* _Goal_: Copy every line of the listing exactly.

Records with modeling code
>>
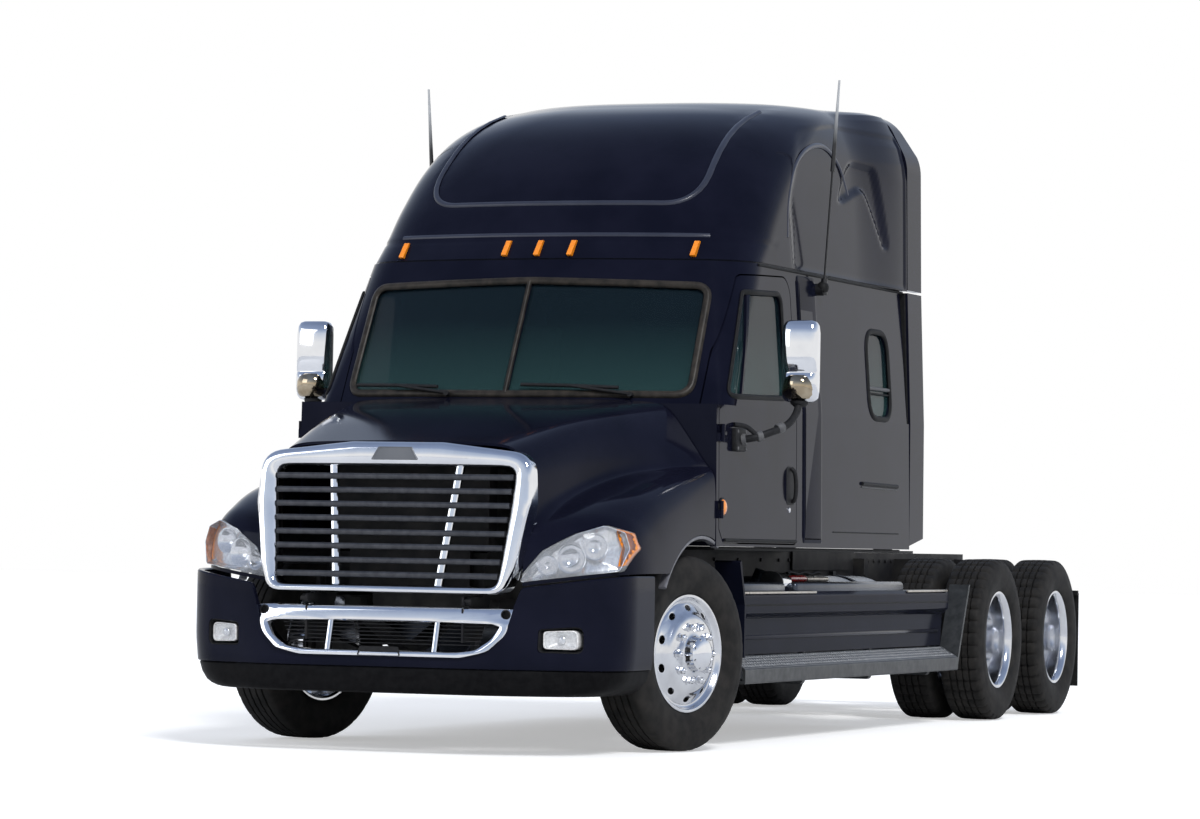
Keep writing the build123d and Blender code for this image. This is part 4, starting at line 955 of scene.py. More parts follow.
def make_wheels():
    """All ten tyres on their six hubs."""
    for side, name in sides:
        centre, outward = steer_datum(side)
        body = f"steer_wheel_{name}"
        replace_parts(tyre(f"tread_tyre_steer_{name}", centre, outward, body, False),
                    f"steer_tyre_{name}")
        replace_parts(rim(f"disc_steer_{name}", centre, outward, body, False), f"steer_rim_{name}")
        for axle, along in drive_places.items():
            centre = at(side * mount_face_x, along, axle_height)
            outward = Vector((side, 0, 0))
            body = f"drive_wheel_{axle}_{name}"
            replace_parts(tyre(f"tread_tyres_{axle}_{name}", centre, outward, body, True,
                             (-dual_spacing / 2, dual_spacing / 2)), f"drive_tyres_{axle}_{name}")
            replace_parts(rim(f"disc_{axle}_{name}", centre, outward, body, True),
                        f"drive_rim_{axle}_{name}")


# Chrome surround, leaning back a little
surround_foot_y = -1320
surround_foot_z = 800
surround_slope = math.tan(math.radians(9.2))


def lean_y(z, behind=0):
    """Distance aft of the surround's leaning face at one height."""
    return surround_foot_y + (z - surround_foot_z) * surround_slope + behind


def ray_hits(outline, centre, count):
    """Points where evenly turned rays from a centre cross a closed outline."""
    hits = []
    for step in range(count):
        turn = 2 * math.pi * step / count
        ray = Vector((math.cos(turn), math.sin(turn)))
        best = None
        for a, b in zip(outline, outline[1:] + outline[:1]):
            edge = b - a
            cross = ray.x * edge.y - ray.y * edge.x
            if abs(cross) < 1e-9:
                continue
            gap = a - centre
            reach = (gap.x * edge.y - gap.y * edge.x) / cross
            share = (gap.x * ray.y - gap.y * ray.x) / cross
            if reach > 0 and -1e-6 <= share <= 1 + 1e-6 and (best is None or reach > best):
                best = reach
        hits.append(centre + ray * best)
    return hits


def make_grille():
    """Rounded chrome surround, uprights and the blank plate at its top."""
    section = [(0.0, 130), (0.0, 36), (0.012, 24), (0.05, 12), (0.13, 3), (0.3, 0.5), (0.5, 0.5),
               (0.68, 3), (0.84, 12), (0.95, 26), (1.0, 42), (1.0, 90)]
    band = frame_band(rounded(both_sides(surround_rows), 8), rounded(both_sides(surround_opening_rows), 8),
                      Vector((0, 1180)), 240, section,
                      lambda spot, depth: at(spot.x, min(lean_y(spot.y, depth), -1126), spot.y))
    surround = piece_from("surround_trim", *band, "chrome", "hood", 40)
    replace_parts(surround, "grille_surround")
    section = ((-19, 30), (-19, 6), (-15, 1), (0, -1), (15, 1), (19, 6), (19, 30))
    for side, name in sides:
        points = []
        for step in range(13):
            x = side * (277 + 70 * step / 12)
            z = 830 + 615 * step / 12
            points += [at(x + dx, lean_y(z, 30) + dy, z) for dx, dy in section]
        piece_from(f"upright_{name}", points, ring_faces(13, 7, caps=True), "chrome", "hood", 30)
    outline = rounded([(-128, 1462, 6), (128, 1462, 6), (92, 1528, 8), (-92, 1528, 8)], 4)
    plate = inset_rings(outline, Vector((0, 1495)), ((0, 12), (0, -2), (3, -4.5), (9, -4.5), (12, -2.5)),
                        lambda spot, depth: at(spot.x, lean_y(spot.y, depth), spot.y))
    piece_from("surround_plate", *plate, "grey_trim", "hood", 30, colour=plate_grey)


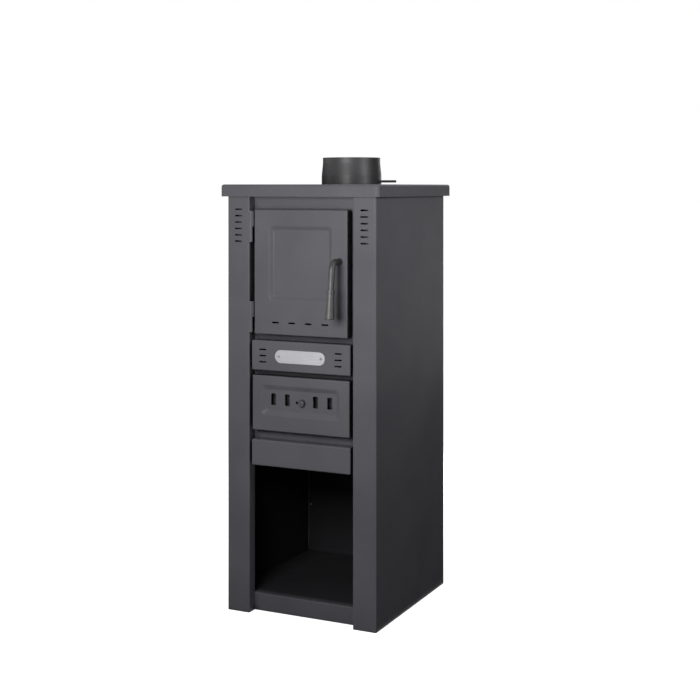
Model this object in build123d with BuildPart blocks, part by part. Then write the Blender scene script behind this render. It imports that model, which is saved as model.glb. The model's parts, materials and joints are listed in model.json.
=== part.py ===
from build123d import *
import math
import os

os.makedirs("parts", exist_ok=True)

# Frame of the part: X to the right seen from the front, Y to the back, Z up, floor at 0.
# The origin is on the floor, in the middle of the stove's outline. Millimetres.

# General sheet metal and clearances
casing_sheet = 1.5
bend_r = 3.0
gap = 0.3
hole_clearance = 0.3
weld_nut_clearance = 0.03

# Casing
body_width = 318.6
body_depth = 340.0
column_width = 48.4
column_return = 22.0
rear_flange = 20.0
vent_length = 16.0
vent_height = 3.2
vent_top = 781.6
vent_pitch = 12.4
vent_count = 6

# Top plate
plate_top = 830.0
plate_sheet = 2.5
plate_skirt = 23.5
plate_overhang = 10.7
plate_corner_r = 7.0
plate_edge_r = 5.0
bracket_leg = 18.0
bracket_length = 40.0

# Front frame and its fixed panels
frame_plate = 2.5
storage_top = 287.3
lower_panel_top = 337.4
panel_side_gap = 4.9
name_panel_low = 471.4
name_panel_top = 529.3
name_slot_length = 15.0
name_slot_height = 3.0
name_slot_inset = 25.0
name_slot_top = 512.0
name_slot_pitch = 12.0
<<
* _Correct output_:
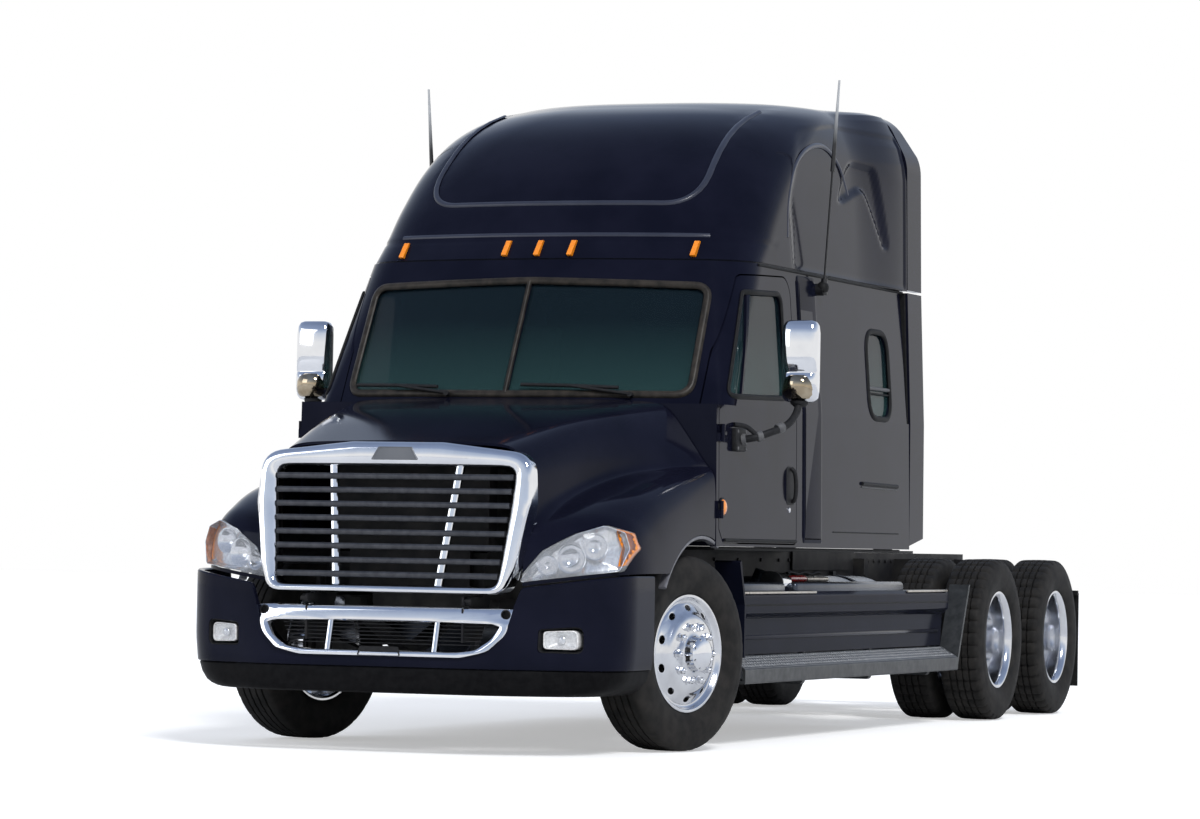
Keep writing the build123d and Blender code for this image. This is part 4, starting at line 955 of scene.py. More parts follow.
def make_wheels():
    """All ten tyres on their six hubs."""
    for side, name in sides:
        centre, outward = steer_datum(side)
        body = f"steer_wheel_{name}"
        replace_parts(tyre(f"tread_tyre_steer_{name}", centre, outward, body, False),
                    f"steer_tyre_{name}")
        replace_parts(rim(f"disc_steer_{name}", centre, outward, body, False), f"steer_rim_{name}")
        for axle, along in drive_places.items():
            centre = at(side * mount_face_x, along, axle_height)
            outward = Vector((side, 0, 0))
            body = f"drive_wheel_{axle}_{name}"
            replace_parts(tyre(f"tread_tyres_{axle}_{name}", centre, outward, body, True,
                             (-dual_spacing / 2, dual_spacing / 2)), f"drive_tyres_{axle}_{name}")
            replace_parts(rim(f"disc_{axle}_{name}", centre, outward, body, True),
                        f"drive_rim_{axle}_{name}")


# Chrome surround, leaning back a little
surround_foot_y = -1320
surround_foot_z = 800
surround_slope = math.tan(math.radians(9.2))


def lean_y(z, behind=0):
    """Distance aft of the surround's leaning face at one height."""
    return surround_foot_y + (z - surround_foot_z) * surround_slope + behind


def ray_hits(outline, centre, count):
    """Points where evenly turned rays from a centre cross a closed outline."""
    hits = []
    for step in range(count):
        turn = 2 * math.pi * step / count
        ray = Vector((math.cos(turn), math.sin(turn)))
        best = None
        for a, b in zip(outline, outline[1:] + outline[:1]):
            edge = b - a
            cross = ray.x * edge.y - ray.y * edge.x
            if abs(cross) < 1e-9:
                continue
            gap = a - centre
            reach = (gap.x * edge.y - gap.y * edge.x) / cross
            share = (gap.x * ray.y - gap.y * ray.x) / cross
            if reach > 0 and -1e-6 <= share <= 1 + 1e-6 and (best is None or reach > best):
                best = reach
        hits.append(centre + ray * best)
    return hits


def make_grille():
    """Rounded chrome surround, uprights and the blank plate at its top."""
    section = [(0.0, 130), (0.0, 36), (0.012, 24), (0.05, 12), (0.13, 3), (0.3, 0.5), (0.5, 0.5),
               (0.68, 3), (0.84, 12), (0.95, 26), (1.0, 42), (1.0, 90)]
    band = frame_band(rounded(both_sides(surround_rows), 8), rounded(both_sides(surround_opening_rows), 8),
                      Vector((0, 1180)), 240, section,
                      lambda spot, depth: at(spot.x, min(lean_y(spot.y, depth), -1126), spot.y))
    surround = piece_from("surround_trim", *band, "chrome", "hood", 40)
    replace_parts(surround, "grille_surround")
    section = ((-19, 30), (-19, 6), (-15, 1), (0, -1), (15, 1), (19, 6), (19, 30))
    for side, name in sides:
        points = []
        for step in range(13):
            x = side * (277 + 70 * step / 12)
            z = 830 + 615 * step / 12
            points += [at(x + dx, lean_y(z, 30) + dy, z) for dx, dy in section]
        piece_from(f"upright_{name}", points, ring_faces(13, 7, caps=True), "chrome", "hood", 30)
    outline = rounded([(-128, 1462, 6), (128, 1462, 6), (92, 1528, 8), (-92, 1528, 8)], 4)
    plate = inset_rings(outline, Vector((0, 1495)), ((0, 12), (0, -2), (3, -4.5), (9, -4.5), (12, -2.5)),
                        lambda spot, depth: at(spot.x, lean_y(spot.y, depth), spot.y))
    piece_from("surround_plate", *plate, "grey_trim", "hood", 30, colour=plate_grey)


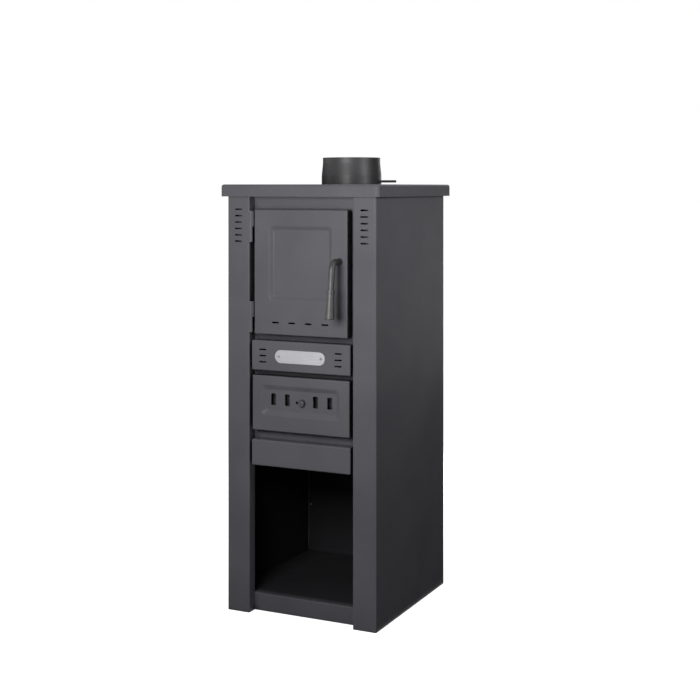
Model this object in build123d with BuildPart blocks, part by part. Then write the Blender scene script behind this render. It imports that model, which is saved as model.glb. The model's parts, materials and joints are listed in model.json.
=== part.py ===
from build123d import *
import math
import os

os.makedirs("parts", exist_ok=True)

# Frame of the part: X to the right seen from the front, Y to the back, Z up, floor at 0.
# The origin is on the floor, in the middle of the stove's outline. Millimetres.

# General sheet metal and clearances
casing_sheet = 1.5
bend_r = 3.0
gap = 0.3
hole_clearance = 0.3
weld_nut_clearance = 0.03

# Casing
body_width = 318.6
body_depth = 340.0
column_width = 48.4
column_return = 22.0
rear_flange = 20.0
vent_length = 16.0
vent_height = 3.2
vent_top = 781.6
vent_pitch = 12.4
vent_count = 6

# Top plate
plate_top = 830.0
plate_sheet = 2.5
plate_skirt = 23.5
plate_overhang = 10.7
plate_corner_r = 7.0
plate_edge_r = 5.0
bracket_leg = 18.0
bracket_length = 40.0

# Front frame and its fixed panels
frame_plate = 2.5
storage_top = 287.3
lower_panel_top = 337.4
panel_side_gap = 4.9
name_panel_low = 471.4
name_panel_top = 529.3
name_slot_length = 15.0
name_slot_height = 3.0
name_slot_inset = 25.0
name_slot_top = 512.0
name_slot_pitch = 12.0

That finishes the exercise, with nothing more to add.